Stated problem »
Copy the full set of lines exactly as given.

Supplied data »
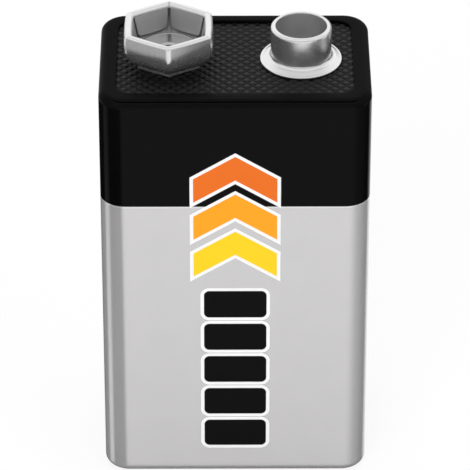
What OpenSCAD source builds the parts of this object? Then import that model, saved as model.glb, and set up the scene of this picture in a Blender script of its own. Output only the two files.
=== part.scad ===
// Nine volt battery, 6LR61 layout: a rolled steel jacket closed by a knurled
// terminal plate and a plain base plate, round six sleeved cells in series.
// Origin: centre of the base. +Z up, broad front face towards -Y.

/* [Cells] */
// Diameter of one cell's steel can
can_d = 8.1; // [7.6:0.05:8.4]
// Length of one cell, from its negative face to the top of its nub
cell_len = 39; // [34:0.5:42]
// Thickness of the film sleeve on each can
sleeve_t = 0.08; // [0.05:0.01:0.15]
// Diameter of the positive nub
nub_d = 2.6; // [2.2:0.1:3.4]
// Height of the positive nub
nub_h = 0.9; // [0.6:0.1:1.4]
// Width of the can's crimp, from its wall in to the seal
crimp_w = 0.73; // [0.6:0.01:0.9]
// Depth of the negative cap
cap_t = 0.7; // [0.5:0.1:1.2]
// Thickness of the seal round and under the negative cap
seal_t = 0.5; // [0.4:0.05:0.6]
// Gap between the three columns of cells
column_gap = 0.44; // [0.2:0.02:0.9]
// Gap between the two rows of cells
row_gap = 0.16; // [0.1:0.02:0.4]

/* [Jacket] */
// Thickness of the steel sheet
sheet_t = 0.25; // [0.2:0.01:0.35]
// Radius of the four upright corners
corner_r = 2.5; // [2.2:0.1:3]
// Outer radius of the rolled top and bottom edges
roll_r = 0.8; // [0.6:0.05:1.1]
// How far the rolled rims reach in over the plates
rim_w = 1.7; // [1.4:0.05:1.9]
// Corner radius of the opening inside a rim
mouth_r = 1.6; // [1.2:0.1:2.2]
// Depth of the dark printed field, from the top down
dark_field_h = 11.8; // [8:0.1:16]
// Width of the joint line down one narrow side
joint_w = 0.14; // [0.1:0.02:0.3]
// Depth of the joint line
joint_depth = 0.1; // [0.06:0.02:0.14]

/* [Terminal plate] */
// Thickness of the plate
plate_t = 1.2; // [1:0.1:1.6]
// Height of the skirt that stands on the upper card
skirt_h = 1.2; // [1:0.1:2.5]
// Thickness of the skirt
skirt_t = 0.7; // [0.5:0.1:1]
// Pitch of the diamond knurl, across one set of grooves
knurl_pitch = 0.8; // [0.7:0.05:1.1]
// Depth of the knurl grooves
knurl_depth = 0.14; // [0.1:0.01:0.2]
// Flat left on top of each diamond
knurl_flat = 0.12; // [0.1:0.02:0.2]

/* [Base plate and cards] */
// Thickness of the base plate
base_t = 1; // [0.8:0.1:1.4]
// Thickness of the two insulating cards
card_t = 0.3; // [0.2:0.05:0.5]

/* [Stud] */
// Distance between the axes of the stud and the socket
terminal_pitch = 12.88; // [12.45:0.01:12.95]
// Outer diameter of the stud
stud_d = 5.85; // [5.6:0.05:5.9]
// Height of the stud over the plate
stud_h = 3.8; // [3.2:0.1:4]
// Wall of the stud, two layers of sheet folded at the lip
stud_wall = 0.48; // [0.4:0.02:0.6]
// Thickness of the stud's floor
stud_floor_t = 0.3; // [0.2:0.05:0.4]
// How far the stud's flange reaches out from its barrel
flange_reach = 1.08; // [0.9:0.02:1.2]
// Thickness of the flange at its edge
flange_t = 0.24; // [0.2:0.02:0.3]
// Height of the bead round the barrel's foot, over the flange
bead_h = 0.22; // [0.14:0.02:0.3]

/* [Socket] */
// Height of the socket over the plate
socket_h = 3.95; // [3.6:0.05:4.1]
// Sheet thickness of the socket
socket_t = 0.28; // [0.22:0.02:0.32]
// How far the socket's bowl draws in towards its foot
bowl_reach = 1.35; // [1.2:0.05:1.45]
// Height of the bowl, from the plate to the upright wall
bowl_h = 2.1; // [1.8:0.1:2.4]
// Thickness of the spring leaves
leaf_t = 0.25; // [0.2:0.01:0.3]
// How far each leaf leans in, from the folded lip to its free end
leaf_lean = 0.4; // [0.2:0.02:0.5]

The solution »
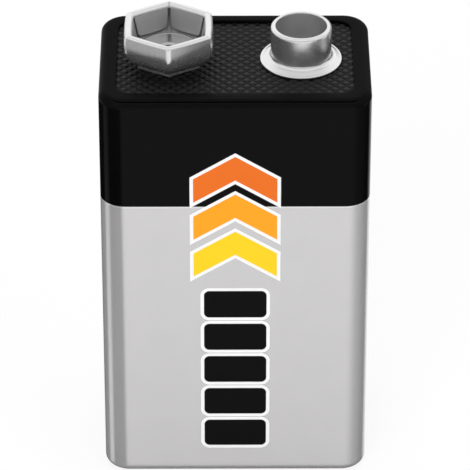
What OpenSCAD source builds the parts of this object? Then import that model, saved as model.glb, and set up the scene of this picture in a Blender script of its own. Output only the two files.
=== part.scad ===
// Nine volt battery, 6LR61 layout: a rolled steel jacket closed by a knurled
// terminal plate and a plain base plate, round six sleeved cells in series.
// Origin: centre of the base. +Z up, broad front face towards -Y.

/* [Cells] */
// Diameter of one cell's steel can
can_d = 8.1; // [7.6:0.05:8.4]
// Length of one cell, from its negative face to the top of its nub
cell_len = 39; // [34:0.5:42]
// Thickness of the film sleeve on each can
sleeve_t = 0.08; // [0.05:0.01:0.15]
// Diameter of the positive nub
nub_d = 2.6; // [2.2:0.1:3.4]
// Height of the positive nub
nub_h = 0.9; // [0.6:0.1:1.4]
// Width of the can's crimp, from its wall in to the seal
crimp_w = 0.73; // [0.6:0.01:0.9]
// Depth of the negative cap
cap_t = 0.7; // [0.5:0.1:1.2]
// Thickness of the seal round and under the negative cap
seal_t = 0.5; // [0.4:0.05:0.6]
// Gap between the three columns of cells
column_gap = 0.44; // [0.2:0.02:0.9]
// Gap between the two rows of cells
row_gap = 0.16; // [0.1:0.02:0.4]

/* [Jacket] */
// Thickness of the steel sheet
sheet_t = 0.25; // [0.2:0.01:0.35]
// Radius of the four upright corners
corner_r = 2.5; // [2.2:0.1:3]
// Outer radius of the rolled top and bottom edges
roll_r = 0.8; // [0.6:0.05:1.1]
// How far the rolled rims reach in over the plates
rim_w = 1.7; // [1.4:0.05:1.9]
// Corner radius of the opening inside a rim
mouth_r = 1.6; // [1.2:0.1:2.2]
// Depth of the dark printed field, from the top down
dark_field_h = 11.8; // [8:0.1:16]
// Width of the joint line down one narrow side
joint_w = 0.14; // [0.1:0.02:0.3]
// Depth of the joint line
joint_depth = 0.1; // [0.06:0.02:0.14]

/* [Terminal plate] */
// Thickness of the plate
plate_t = 1.2; // [1:0.1:1.6]
// Height of the skirt that stands on the upper card
skirt_h = 1.2; // [1:0.1:2.5]
// Thickness of the skirt
skirt_t = 0.7; // [0.5:0.1:1]
// Pitch of the diamond knurl, across one set of grooves
knurl_pitch = 0.8; // [0.7:0.05:1.1]
// Depth of the knurl grooves
knurl_depth = 0.14; // [0.1:0.01:0.2]
// Flat left on top of each diamond
knurl_flat = 0.12; // [0.1:0.02:0.2]

/* [Base plate and cards] */
// Thickness of the base plate
base_t = 1; // [0.8:0.1:1.4]
// Thickness of the two insulating cards
card_t = 0.3; // [0.2:0.05:0.5]

/* [Stud] */
// Distance between the axes of the stud and the socket
terminal_pitch = 12.88; // [12.45:0.01:12.95]
// Outer diameter of the stud
stud_d = 5.85; // [5.6:0.05:5.9]
// Height of the stud over the plate
stud_h = 3.8; // [3.2:0.1:4]
// Wall of the stud, two layers of sheet folded at the lip
stud_wall = 0.48; // [0.4:0.02:0.6]
// Thickness of the stud's floor
stud_floor_t = 0.3; // [0.2:0.05:0.4]
// How far the stud's flange reaches out from its barrel
flange_reach = 1.08; // [0.9:0.02:1.2]
// Thickness of the flange at its edge
flange_t = 0.24; // [0.2:0.02:0.3]
// Height of the bead round the barrel's foot, over the flange
bead_h = 0.22; // [0.14:0.02:0.3]

/* [Socket] */
// Height of the socket over the plate
socket_h = 3.95; // [3.6:0.05:4.1]
// Sheet thickness of the socket
socket_t = 0.28; // [0.22:0.02:0.32]
// How far the socket's bowl draws in towards its foot
bowl_reach = 1.35; // [1.2:0.05:1.45]
// Height of the bowl, from the plate to the upright wall
bowl_h = 2.1; // [1.8:0.1:2.4]
// Thickness of the spring leaves
leaf_t = 0.25; // [0.2:0.01:0.3]
// How far each leaf leans in, from the folded lip to its free end
leaf_lean = 0.4; // [0.2:0.02:0.5]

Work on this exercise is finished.